Red Light as a Treatment for Declining Eyesight
We all know our eyesight declines as we grow older, but what if there was a method to slow down the pace of deterioration?
Last December, a study published in Scientific Reports by researchers from University College London was conducted to determine the effects of single three-minute exposure to long-wave deep red light, after a previous study of daily three-minute exposure with higher energy levels. The team also compared exposure at different times of the day, after finding another study on how mitochondria shift workloads throughout the day.

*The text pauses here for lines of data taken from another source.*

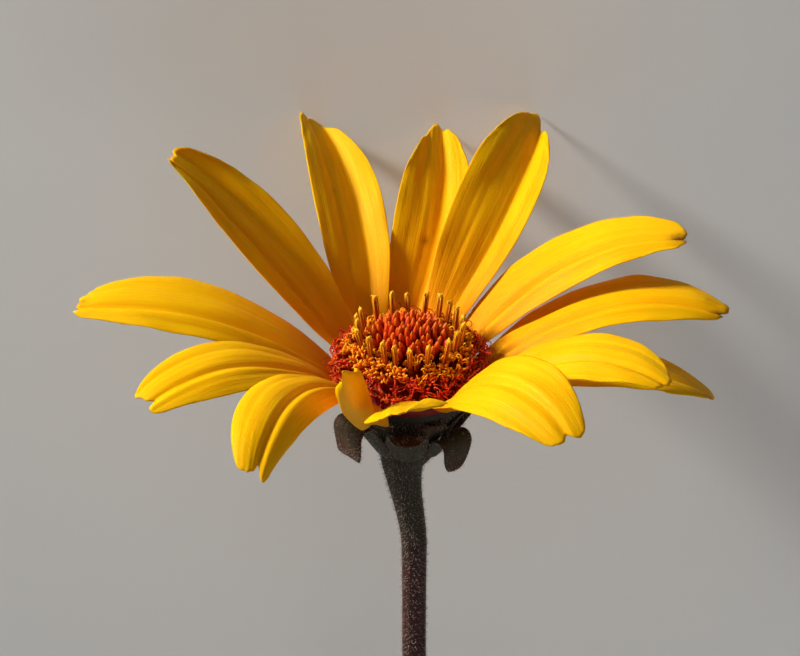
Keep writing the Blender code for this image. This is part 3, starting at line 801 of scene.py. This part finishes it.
# Petals.
def width_share(s):
    if s < WIDEST:
        return BASE_SHARE + (1 - BASE_SHARE) * math.sin(math.pi / 2 * s / WIDEST) ** 0.95
    return 1 - (1 - TIP_SHARE) * ((s - WIDEST) / (1 - WIDEST)) ** 2.4


def dent(apart, width):
    """How deep a groove or notch is beside its middle, as a share."""
    return math.exp(-((apart / width) ** 2))


def tip_reach(petal, number, across):
    """How far the tip stands forward or back at a place across it: one round end with a notch."""
    left, middle, right = petal.lobes
    fold = FOLDS[number - 1]
    reach = along((-LOBE_PLACE, 0.0, LOBE_PLACE), (right, middle, left), across) + TIP_GAIN
    rounding = 1 - math.sqrt(max(0.0, 1 - abs(across) ** 2.4))
    notch = fold.notch * dent(across - fold.place, NOTCH_WIDTH)
    ragged = RAGGED_DEPTH * noise.noise(Vector((across * 5, number * 5.3, 0.0)))
    return reach - fold.taper * rounding - notch + ragged


def petal_turn(petal, s):
    """The way forward, sideways and up at a place along a petal, as a matrix's columns."""
    settled = smooth(s / SETTLED)
    heading = math.radians(petal.lean + petal.bend * s) * settled
    own_rise = petal.rise - petal.droop * s**petal.power
    rise = math.radians(START_RISE + (own_rise - START_RISE) * settled)
    roll = math.radians(petal.roll + petal.twist * s) * settled
    return Matrix.Rotation(heading, 3, "Z") @ Matrix.Rotation(-rise, 3, "Y") @ Matrix.Rotation(roll, 3, "X")


def petal_spine(petal):
    points = [Vector()]
    for index in range(SPINE_STEPS):
        forward = petal_turn(petal, index / SPINE_STEPS).col[0]
        points.append(points[-1] + forward * (petal.length / SPINE_STEPS))
    return points


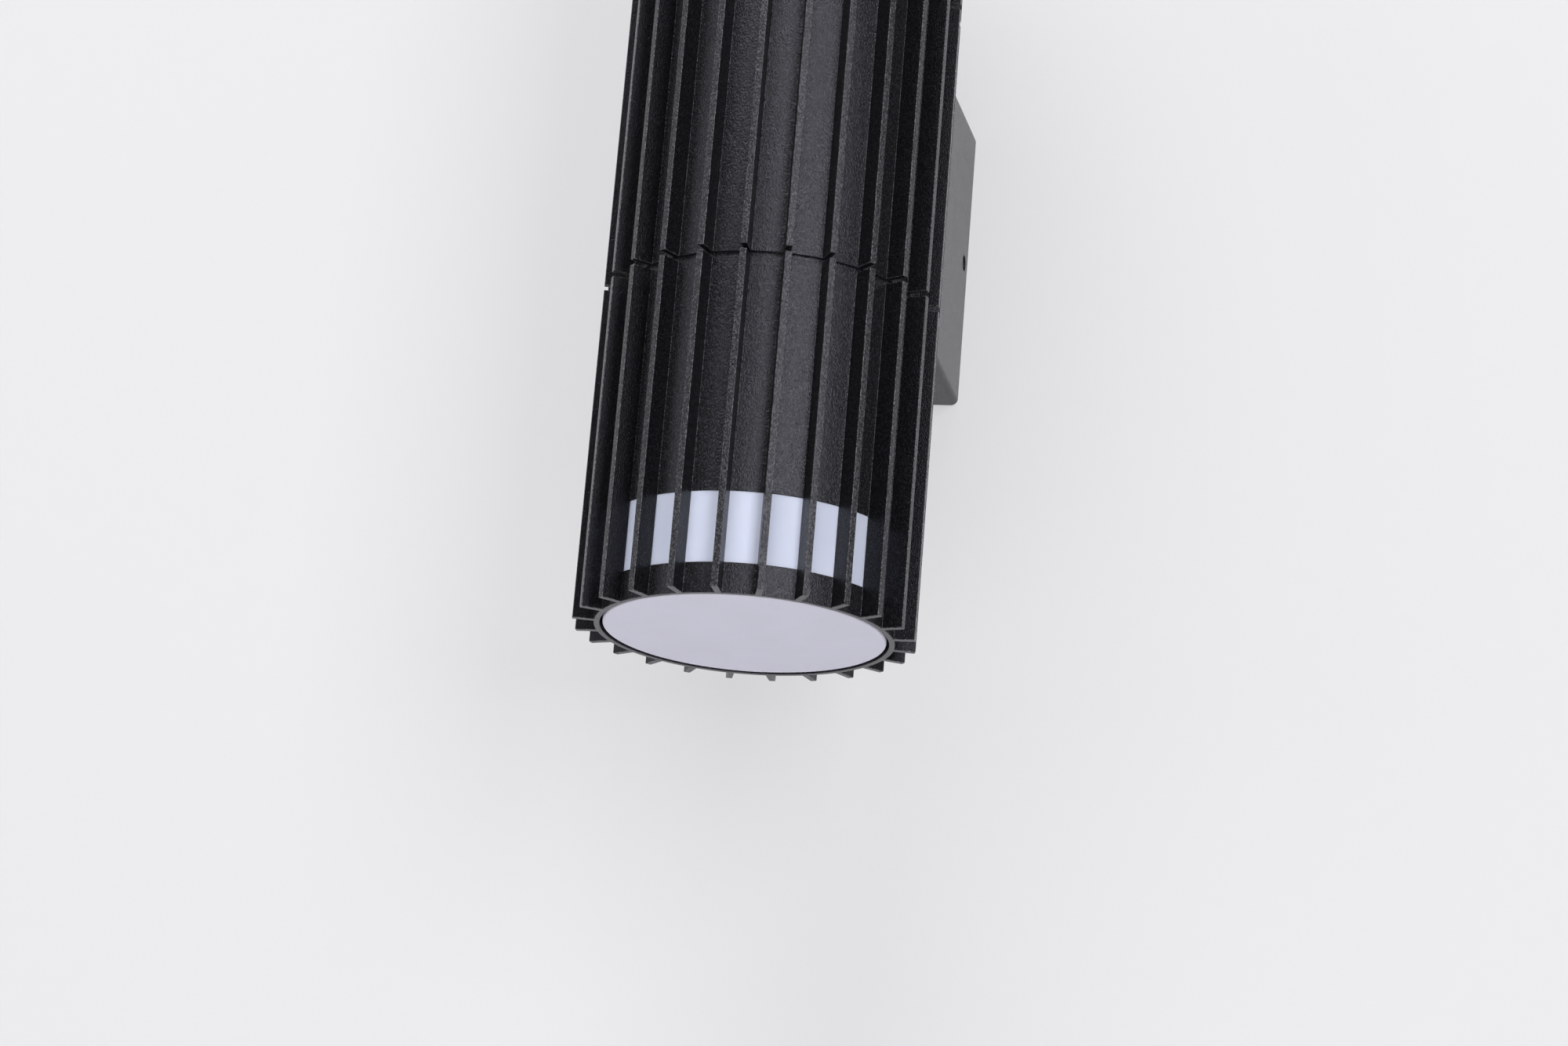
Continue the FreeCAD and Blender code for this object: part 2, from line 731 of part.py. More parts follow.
def make_carrier(end):
    """The disc that the board sits on, with a rim that the opal cup slides over."""
    body = new_body(end + "_carrier")
    groove_low = "carrier_seat - seal_height - seal_radius"
    groove_high = "carrier_seat - seal_height + seal_radius"
    groove_floor = "seal_circle_radius - seal_radius"
    revolve(body, [
        ("web_bore_radius", "carrier_seat"),
        ("carrier_rim_bore", "carrier_seat"),
        ("carrier_rim_bore", "carrier_seat - carrier_rim_height"),
        ("carrier_rim_radius", "carrier_seat - carrier_rim_height"),
        ("carrier_rim_radius", groove_low),
        (groove_floor, groove_low),
        (groove_floor, groove_high),
        ("carrier_rim_radius", groove_high),
        ("carrier_rim_radius", "carrier_seat"),
        ("spigot_radius", "carrier_seat"),
        ("spigot_radius", "carrier_back"),
        ("web_bore_radius", "carrier_back"),
    ])
    hole = new_sketch(body)
    draw_circle(hole, "screw_hole_radius", "0", "standoff_circle_radius")
    polar(body, [pocket(body, hole, backwards=True)], "standoff_count")
    place_at_end(body, end)


def make_seal(end):
    """The rubber ring round the carrier's rim."""
    ring = doc.addObject("Part::Torus", "ring")
    bind(ring, Radius1="seal_circle_radius", Radius2="seal_radius")
    keep(end + "_seal", place_at_end(ring, end, "carrier_seat - seal_height"))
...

Using an LED device to administer the light, the researchers tested 20 participants of different sexes and ages ranging from 37-70. On average, they found that when exposed to three minutes of 670 nanometre deep red light between 8-9 am, participants’ colour contrast vision improved by an average of 17%. The effects of the treatment lasted for a week. When exposed between 12-1 pm however, there was no improvement in vision, despite measures to ensure the effects of the previous test had worn off.
So how does this work? At around 40 years old, a person’s eyesight naturally worsens; the retina ages faster than other organs. An important factor of this is the decline of energy-producing mitochondria in its cells — resulting in a lack of energy for photoreceptor function. Exposure to the red light ‘recharges’ the mitochondria in the retina, thereby improving function and vision.
Although this data has yet to be backed up by a large-scale clinical trial, it is still a very promising breakthrough in eye health — possibly leading to many simple, affordable and effective at-home treatments for the millions of people in the world with declining vision. Quality of life for the elderly is sure to be ameliorated and problems caused by ageing eyes will be reduced.